Instruction: Output the data that follows exactly, line for line.

Information supplied:
[start]

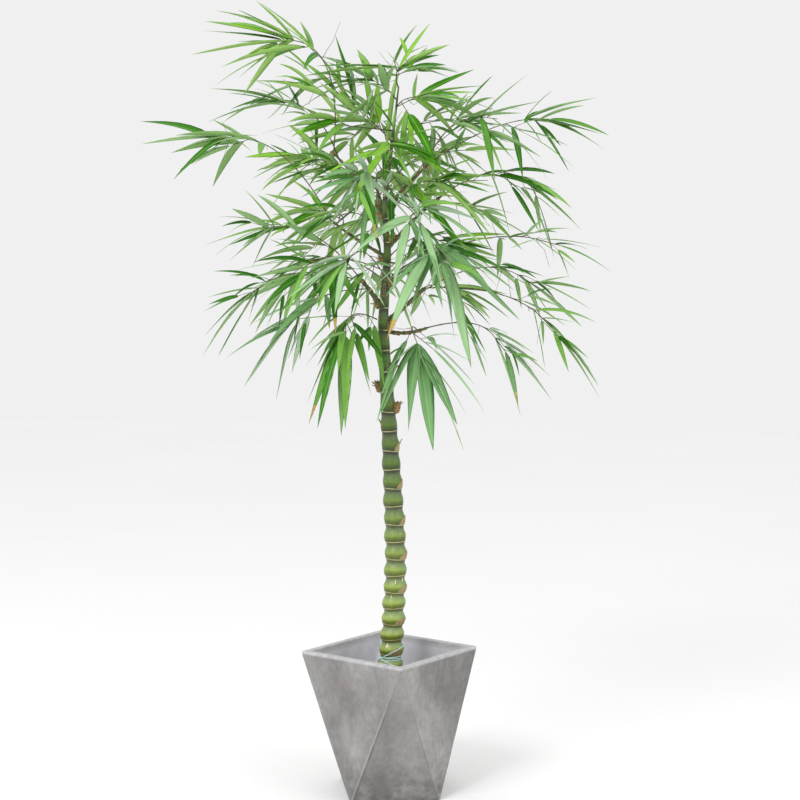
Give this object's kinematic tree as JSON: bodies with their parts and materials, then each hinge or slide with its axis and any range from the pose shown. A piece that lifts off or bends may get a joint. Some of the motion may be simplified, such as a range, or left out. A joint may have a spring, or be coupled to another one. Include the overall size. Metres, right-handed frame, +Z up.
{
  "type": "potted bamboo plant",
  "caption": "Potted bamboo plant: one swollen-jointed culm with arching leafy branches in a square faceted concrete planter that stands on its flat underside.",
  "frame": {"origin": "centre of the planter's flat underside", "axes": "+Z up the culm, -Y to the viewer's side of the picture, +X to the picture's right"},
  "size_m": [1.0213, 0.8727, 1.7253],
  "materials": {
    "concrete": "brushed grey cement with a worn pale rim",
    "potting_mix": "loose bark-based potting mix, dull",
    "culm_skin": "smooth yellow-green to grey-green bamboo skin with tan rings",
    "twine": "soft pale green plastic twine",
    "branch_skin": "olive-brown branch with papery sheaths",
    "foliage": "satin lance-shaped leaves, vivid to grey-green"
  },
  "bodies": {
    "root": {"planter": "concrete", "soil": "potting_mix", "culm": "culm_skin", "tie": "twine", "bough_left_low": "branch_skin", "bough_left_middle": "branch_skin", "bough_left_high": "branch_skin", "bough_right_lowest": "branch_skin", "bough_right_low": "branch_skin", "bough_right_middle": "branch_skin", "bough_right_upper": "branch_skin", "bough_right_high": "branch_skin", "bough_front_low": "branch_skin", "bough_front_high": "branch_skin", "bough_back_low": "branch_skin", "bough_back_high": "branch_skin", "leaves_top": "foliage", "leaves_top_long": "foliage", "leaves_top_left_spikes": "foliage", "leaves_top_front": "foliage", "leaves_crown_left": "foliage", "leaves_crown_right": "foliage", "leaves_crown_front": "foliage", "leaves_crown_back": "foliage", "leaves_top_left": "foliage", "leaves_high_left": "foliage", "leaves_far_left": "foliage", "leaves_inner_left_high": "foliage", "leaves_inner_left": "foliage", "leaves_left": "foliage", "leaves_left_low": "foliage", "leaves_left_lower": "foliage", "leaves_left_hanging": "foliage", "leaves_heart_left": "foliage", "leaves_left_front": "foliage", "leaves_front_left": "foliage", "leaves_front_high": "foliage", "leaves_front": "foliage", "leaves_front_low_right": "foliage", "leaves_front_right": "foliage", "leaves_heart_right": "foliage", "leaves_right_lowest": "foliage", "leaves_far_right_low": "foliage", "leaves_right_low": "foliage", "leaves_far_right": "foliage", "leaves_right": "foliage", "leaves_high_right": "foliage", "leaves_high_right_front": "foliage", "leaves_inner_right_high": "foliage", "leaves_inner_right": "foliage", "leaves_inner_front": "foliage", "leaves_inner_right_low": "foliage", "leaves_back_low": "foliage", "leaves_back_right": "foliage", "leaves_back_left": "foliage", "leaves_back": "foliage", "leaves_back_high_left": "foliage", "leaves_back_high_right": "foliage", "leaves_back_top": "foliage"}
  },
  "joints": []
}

[end]

Correct output:
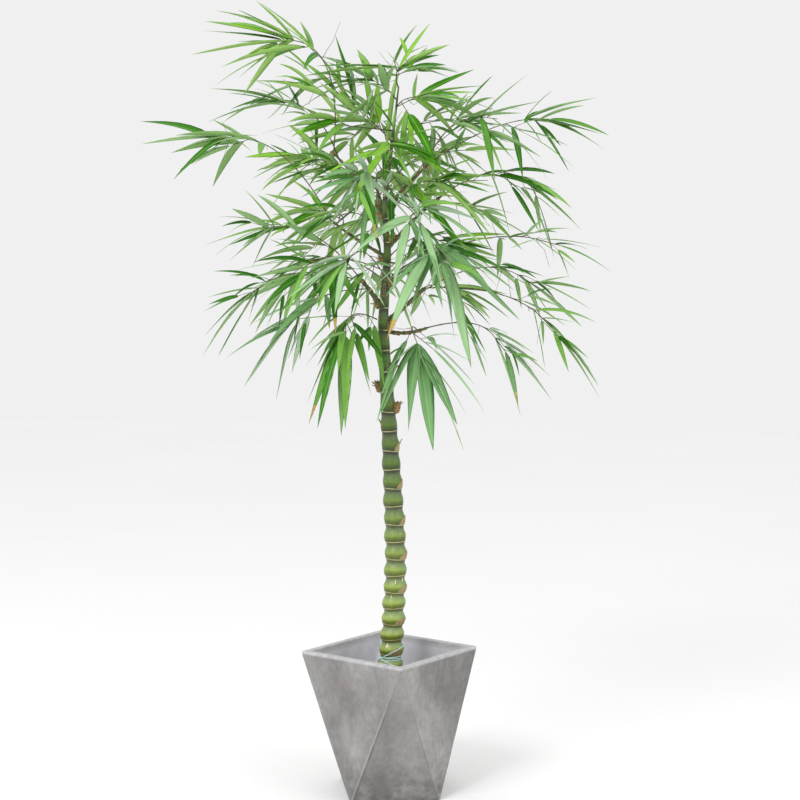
Give this object's kinematic tree as JSON: bodies with their parts and materials, then each hinge or slide with its axis and any range from the pose shown. A piece that lifts off or bends may get a joint. Some of the motion may be simplified, such as a range, or left out. A joint may have a spring, or be coupled to another one. Include the overall size. Metres, right-handed frame, +Z up.
{
  "type": "potted bamboo plant",
  "caption": "Potted bamboo plant: one swollen-jointed culm with arching leafy branches in a square faceted concrete planter that stands on its flat underside.",
  "frame": {"origin": "centre of the planter's flat underside", "axes": "+Z up the culm, -Y to the viewer's side of the picture, +X to the picture's right"},
  "size_m": [1.0213, 0.8727, 1.7253],
  "materials": {
    "concrete": "brushed grey cement with a worn pale rim",
    "potting_mix": "loose bark-based potting mix, dull",
    "culm_skin": "smooth yellow-green to grey-green bamboo skin with tan rings",
    "twine": "soft pale green plastic twine",
    "branch_skin": "olive-brown branch with papery sheaths",
    "foliage": "satin lance-shaped leaves, vivid to grey-green"
  },
  "bodies": {
    "root": {"planter": "concrete", "soil": "potting_mix", "culm": "culm_skin", "tie": "twine", "bough_left_low": "branch_skin", "bough_left_middle": "branch_skin", "bough_left_high": "branch_skin", "bough_right_lowest": "branch_skin", "bough_right_low": "branch_skin", "bough_right_middle": "branch_skin", "bough_right_upper": "branch_skin", "bough_right_high": "branch_skin", "bough_front_low": "branch_skin", "bough_front_high": "branch_skin", "bough_back_low": "branch_skin", "bough_back_high": "branch_skin", "leaves_top": "foliage", "leaves_top_long": "foliage", "leaves_top_left_spikes": "foliage", "leaves_top_front": "foliage", "leaves_crown_left": "foliage", "leaves_crown_right": "foliage", "leaves_crown_front": "foliage", "leaves_crown_back": "foliage", "leaves_top_left": "foliage", "leaves_high_left": "foliage", "leaves_far_left": "foliage", "leaves_inner_left_high": "foliage", "leaves_inner_left": "foliage", "leaves_left": "foliage", "leaves_left_low": "foliage", "leaves_left_lower": "foliage", "leaves_left_hanging": "foliage", "leaves_heart_left": "foliage", "leaves_left_front": "foliage", "leaves_front_left": "foliage", "leaves_front_high": "foliage", "leaves_front": "foliage", "leaves_front_low_right": "foliage", "leaves_front_right": "foliage", "leaves_heart_right": "foliage", "leaves_right_lowest": "foliage", "leaves_far_right_low": "foliage", "leaves_right_low": "foliage", "leaves_far_right": "foliage", "leaves_right": "foliage", "leaves_high_right": "foliage", "leaves_high_right_front": "foliage", "leaves_inner_right_high": "foliage", "leaves_inner_right": "foliage", "leaves_inner_front": "foliage", "leaves_inner_right_low": "foliage", "leaves_back_low": "foliage", "leaves_back_right": "foliage", "leaves_back_left": "foliage", "leaves_back": "foliage", "leaves_back_high_left": "foliage", "leaves_back_high_right": "foliage", "leaves_back_top": "foliage"}
  },
  "joints": []
}